Modeling code records
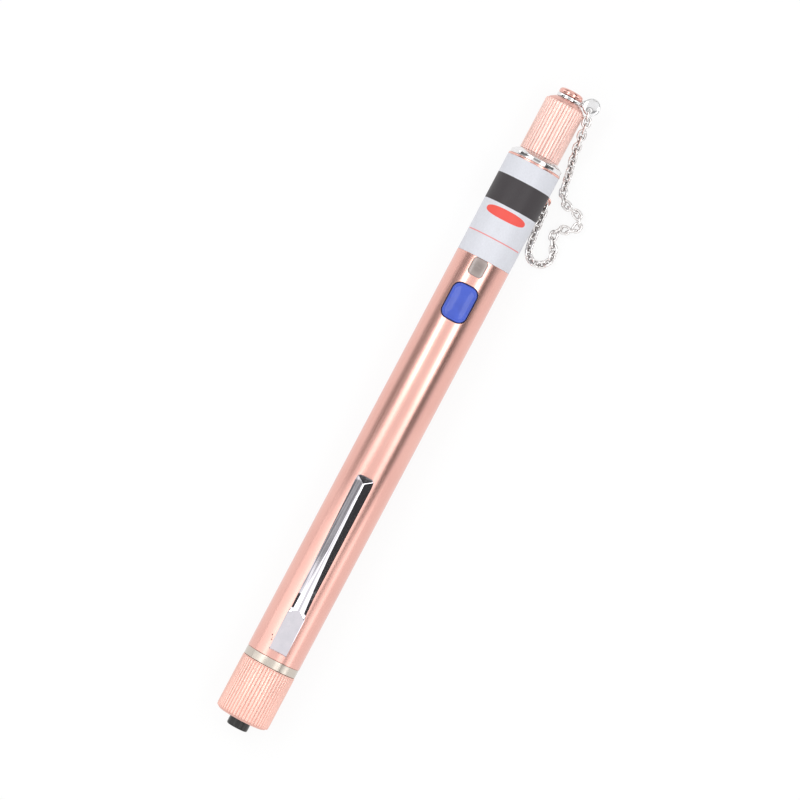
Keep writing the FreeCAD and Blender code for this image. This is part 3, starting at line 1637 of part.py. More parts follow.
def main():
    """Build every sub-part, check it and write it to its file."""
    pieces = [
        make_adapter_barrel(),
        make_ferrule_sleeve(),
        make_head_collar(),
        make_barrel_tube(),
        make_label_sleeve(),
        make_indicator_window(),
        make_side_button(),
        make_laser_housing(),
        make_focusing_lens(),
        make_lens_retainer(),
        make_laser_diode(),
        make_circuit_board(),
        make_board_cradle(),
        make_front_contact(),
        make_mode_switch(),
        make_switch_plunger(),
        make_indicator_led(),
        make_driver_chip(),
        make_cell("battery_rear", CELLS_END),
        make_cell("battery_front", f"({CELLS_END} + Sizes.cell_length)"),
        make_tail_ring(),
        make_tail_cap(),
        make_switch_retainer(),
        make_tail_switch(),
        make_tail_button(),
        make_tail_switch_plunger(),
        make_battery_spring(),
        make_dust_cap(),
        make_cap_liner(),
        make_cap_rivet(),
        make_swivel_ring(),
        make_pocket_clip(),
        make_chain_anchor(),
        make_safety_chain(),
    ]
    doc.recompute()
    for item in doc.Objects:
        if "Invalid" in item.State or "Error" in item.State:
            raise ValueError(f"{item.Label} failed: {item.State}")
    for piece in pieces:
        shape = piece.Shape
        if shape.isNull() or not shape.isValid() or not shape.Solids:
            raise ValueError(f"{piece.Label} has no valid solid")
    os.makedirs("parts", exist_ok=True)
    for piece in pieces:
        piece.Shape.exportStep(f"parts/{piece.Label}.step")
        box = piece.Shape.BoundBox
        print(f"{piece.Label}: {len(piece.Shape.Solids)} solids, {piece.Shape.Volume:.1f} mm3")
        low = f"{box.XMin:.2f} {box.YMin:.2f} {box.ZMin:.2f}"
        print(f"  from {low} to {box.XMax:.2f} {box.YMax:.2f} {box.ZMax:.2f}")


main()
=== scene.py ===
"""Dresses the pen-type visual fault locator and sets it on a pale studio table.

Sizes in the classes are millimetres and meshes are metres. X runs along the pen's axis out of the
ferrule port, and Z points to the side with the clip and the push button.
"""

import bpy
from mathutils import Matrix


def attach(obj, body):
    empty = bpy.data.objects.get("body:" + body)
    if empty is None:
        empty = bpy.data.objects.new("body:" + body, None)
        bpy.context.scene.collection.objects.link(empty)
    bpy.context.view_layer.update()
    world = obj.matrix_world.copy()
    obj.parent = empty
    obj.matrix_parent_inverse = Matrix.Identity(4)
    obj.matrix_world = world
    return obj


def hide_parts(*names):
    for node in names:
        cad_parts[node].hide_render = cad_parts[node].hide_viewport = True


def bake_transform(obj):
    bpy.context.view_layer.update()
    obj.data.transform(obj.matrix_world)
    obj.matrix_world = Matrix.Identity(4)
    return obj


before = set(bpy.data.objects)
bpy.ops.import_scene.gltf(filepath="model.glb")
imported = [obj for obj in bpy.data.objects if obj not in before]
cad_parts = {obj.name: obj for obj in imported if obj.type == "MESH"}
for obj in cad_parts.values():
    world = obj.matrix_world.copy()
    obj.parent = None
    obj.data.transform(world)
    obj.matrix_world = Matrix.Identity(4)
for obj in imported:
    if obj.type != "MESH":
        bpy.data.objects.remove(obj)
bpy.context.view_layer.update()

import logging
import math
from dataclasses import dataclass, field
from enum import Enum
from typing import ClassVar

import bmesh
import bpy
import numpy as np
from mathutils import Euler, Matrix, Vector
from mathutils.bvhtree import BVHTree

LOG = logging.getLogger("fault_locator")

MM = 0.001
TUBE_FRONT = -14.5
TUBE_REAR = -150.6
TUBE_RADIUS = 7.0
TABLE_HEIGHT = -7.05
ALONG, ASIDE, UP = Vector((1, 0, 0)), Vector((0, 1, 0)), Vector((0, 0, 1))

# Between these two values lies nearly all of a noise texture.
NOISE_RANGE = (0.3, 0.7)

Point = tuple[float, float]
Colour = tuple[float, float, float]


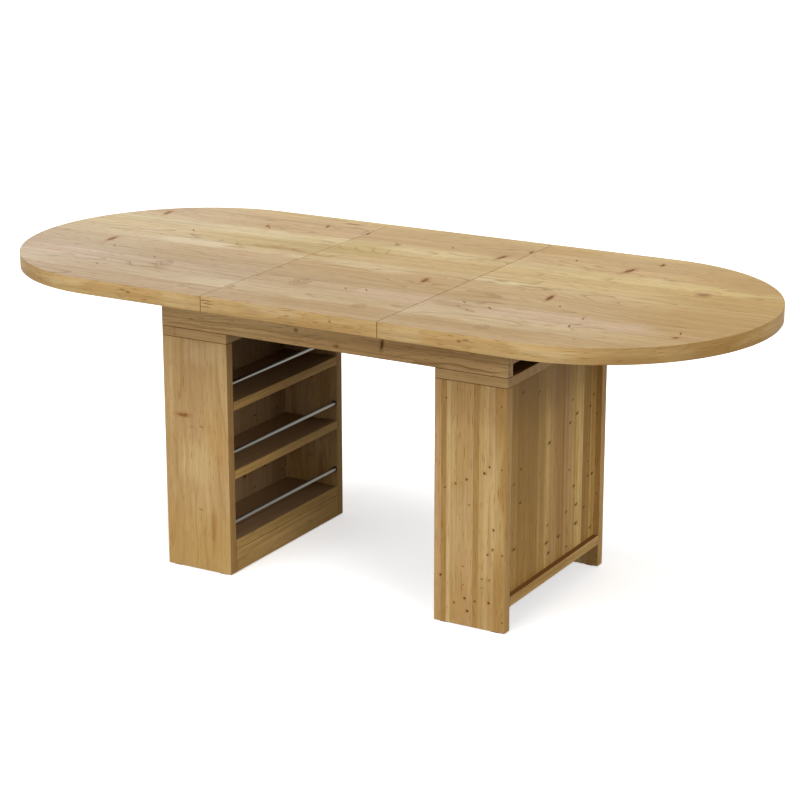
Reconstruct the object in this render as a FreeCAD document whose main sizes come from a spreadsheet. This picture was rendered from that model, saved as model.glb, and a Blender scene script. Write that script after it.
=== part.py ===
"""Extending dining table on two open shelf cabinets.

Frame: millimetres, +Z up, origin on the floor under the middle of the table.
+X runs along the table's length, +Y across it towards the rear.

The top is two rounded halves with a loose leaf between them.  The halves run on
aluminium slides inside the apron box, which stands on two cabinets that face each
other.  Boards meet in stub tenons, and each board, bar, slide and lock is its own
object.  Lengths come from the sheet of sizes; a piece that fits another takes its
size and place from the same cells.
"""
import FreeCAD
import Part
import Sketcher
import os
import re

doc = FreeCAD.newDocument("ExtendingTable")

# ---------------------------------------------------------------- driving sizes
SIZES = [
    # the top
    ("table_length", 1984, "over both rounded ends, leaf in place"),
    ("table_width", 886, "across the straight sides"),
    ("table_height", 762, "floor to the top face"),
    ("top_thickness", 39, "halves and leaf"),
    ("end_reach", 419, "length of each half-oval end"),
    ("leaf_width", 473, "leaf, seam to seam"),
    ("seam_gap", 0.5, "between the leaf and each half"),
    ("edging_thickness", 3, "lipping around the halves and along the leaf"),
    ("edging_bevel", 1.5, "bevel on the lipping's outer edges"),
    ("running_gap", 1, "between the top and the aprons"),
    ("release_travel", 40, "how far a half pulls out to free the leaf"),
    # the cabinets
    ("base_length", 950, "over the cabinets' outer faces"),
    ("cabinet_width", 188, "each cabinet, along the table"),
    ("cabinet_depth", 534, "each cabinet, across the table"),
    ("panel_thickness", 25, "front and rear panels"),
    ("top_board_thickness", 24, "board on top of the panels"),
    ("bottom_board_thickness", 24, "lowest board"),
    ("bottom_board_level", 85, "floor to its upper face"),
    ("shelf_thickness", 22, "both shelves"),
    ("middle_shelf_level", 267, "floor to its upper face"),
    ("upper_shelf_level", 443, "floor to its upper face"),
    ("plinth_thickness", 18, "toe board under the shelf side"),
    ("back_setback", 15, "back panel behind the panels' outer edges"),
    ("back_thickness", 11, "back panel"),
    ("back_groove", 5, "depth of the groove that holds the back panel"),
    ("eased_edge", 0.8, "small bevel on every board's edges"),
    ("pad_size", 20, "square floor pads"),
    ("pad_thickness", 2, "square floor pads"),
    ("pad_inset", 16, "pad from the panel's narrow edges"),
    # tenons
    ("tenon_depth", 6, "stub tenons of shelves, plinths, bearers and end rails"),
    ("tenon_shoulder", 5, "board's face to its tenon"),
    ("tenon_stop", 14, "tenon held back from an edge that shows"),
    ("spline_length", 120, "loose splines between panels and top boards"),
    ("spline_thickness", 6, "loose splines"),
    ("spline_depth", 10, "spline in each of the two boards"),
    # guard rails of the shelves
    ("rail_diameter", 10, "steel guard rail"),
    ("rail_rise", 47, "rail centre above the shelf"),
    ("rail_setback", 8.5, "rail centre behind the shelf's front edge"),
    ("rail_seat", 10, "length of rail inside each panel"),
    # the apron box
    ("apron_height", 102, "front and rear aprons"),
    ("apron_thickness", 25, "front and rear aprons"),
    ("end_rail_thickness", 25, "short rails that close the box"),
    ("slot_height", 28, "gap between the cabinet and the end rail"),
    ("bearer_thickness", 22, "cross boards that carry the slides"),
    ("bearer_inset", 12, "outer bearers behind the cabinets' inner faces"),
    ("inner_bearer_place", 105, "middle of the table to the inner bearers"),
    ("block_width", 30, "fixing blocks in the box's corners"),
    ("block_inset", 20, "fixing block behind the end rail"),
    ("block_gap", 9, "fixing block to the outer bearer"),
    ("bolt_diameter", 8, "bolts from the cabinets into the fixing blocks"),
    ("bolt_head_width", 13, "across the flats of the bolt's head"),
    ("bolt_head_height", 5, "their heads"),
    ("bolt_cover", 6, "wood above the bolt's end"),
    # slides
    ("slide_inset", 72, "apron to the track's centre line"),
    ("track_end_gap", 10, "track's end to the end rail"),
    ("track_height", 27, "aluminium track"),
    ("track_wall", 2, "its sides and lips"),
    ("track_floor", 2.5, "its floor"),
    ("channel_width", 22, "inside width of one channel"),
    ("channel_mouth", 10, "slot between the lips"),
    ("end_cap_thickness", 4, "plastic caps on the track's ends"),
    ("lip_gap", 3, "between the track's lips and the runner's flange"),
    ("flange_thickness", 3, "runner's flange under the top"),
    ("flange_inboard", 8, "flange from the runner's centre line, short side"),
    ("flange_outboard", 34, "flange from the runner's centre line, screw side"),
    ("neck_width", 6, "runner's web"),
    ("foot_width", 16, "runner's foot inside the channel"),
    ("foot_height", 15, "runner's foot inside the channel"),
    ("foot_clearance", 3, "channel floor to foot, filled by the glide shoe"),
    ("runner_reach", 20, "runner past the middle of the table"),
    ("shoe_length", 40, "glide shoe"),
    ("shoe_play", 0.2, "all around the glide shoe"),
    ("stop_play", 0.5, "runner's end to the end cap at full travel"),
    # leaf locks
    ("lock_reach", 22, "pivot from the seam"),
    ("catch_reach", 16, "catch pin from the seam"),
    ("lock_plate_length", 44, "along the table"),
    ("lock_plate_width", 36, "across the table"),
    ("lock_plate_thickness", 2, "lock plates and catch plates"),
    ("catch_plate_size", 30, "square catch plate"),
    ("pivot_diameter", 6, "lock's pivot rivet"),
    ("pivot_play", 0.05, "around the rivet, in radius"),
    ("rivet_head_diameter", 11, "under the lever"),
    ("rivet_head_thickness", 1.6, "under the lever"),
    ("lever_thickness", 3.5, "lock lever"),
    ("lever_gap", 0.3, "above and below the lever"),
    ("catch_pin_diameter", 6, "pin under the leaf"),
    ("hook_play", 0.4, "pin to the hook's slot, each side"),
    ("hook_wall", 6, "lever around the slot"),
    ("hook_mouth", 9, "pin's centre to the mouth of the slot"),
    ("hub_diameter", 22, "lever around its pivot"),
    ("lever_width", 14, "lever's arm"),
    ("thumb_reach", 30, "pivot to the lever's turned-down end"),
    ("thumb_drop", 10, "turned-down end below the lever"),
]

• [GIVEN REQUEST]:
Copy each line of the listing that contains the string "imported".

• [EXERCISE RESPONSE]:
imported = [obj for obj in bpy.data.objects if obj not in before]
cad_parts = {obj.name: obj for obj in imported if obj.type == "MESH"}
for obj in imported:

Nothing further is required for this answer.